Common sense and the “It’s What’s Between’s” header dictate that a sandwich is two pieces of bread with some foodstuff in between. Unless it only has one piece of bread, in which case it’s an open-face sandwich. But a piece of bread with jelly on it surely isn’t a sandwich. But if you add peanut butter to that same jellied toast, do you make an open-face PB&J? Is a wrap a sandwich; if so, is a burrito? What about burgers — are they sandwiches? My gut says no, but I don’t know what to believe anymore.

Ever since one of our damned interns (he’s no longer with us) raised the question, the whole sandyblog operation has been fruitlessly debating what exactly dictates sandwichhood.

Our publicist Mindy, who was on her middle school’s debate team, suggested we begin by consulting the dictionary. According to Merriam-Webster, a sandwich is either “two or more slices of bread with a layer (as of meat or cheese) spread between them” or “something resembling a sandwich.”

This definition clarifies nothing, and completely fails to address any of the troubling scenarios mentioned above. Rather than helping, the dictionary only deepened the “It’s What’s Between’s” staff’s collective existential crisis. By Merriam-Webster’s standards, the adorable kitty on the left is a sandwich while a classic open-face is not. Wrong.

Unfortunately most of the sandystaff went to journalism schools, meaning we lack both financial stability and the framework to answer Big Questions. Aside from Mindy’s idea, the best we could come up with was to check the AP Stylebook — it is, after all, the journalist’s bible and holds the answers to most of our workday questions. The Stylebook was massively unhelpful. Although it contains an entry for “sandwich,” it says nothing further. All it says, with no explanation, is: sandwich (No punctuation, no nothing. At least the adjacent entry for sandstorm suggests the reader “See weather terms.”).

Clearly, this question is too big to be answered by mere reference books. Likely, we will need to call upon the combined wisdom of science, religion and philosophy to make any headway.

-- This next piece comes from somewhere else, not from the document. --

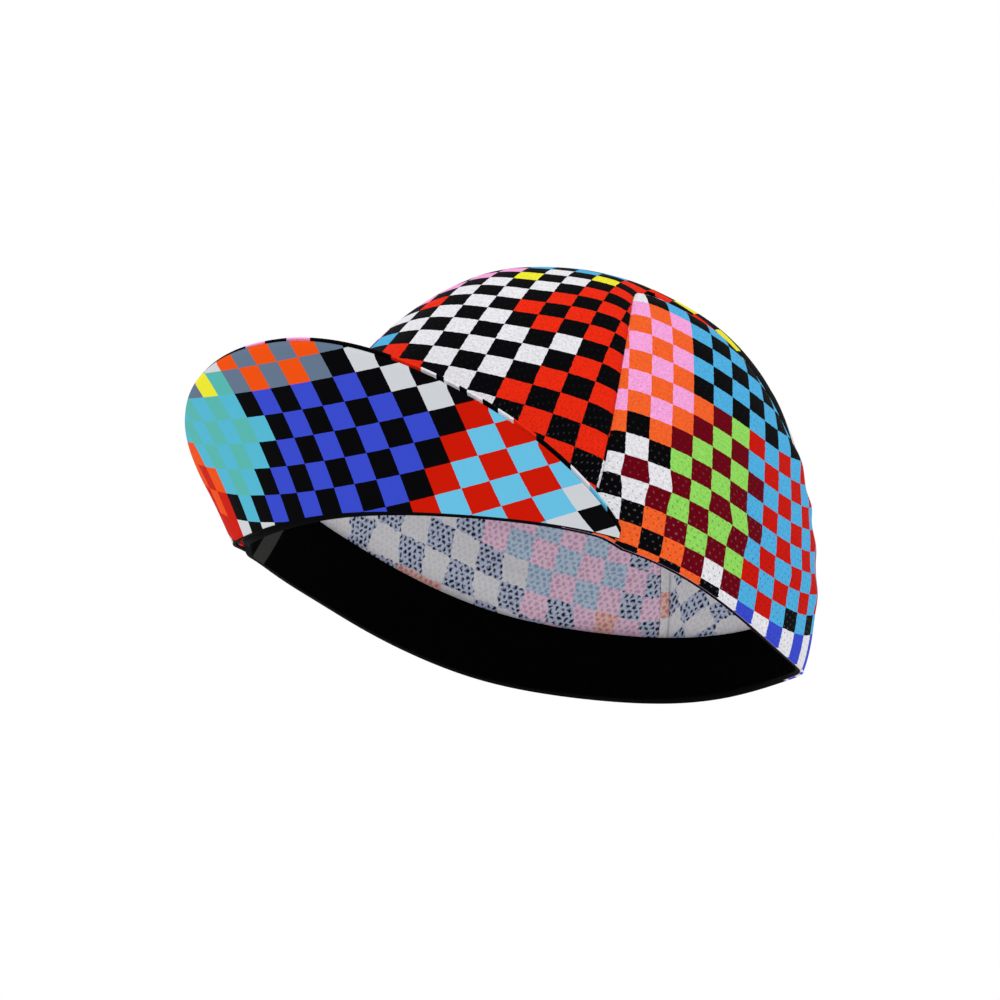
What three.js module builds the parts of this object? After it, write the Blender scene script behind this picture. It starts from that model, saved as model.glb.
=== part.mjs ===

In coming weeks, we will consult our friends at the University of Colorado at Denver Sandylab, along with all the religious studies and philosophy majors we know, in the hopes of finding answers. In the meantime, if you have any insight or suggestions, please comment here. Any help you can provide will be a great comfort in these uncertain times.

Comments

Michael said…
This question is for Mindy: What middle school did you attend? Was it Moore in Arvada, CO?
Alex said…
Michael - I e-mailed Mindy (she usually works from home) and she did go to Moore. How did you know?

Here's the e-mail chain:

----------------------------------
From: Wilson, Mindy
Sent: Wednesday, October 31, 2007 9:20 AM
To: Headrick, Alex
Subject: Middle school question

Yeah, weird. Is someone stalking me?


Mindy Wilson
Public Relations Consultant
It’s What’s Between

-----------------------------------

From: Headrick, Alex
Sent: Wednesday, October 31, 2007 9:12 AM
To: Wilson, Mindy
Subject: Middle school question

Hey Mindy,

Someone on the blog was asking what middle school you went to. Did you go to Moore in Arvada?

Thanks,
Alex

Alex Headrick
Editor
It’s What’s Between
MLQ3 said…
perhaps referring to the legendary origins of the sandwich -to that gambling earl or duke or whatever he was of sandwich (i seem to recall, the same fellow who temporarily gave his name to the sandwich islands, today's hawaii), who was such an avid gambler he didn't have time for proper meals. and so, they would put stuff in between slices of bread so his lordship could fritter his fortune away. perhaps that's it: items meant to be eaten by means of their being cocooned in bread, so as to make eating easier? which makes an open-faced sandwich only an unauthorized variation.
Alex said…
mlq3: Interesting ... taking it back to the beginning. That makes sense. I agree that the earl/duke's creation must be a sandwich in its purest form. I think you're on to something. So that would rule out open faced sandwiches, but what about burgers? The Burger Quandary still troubles me.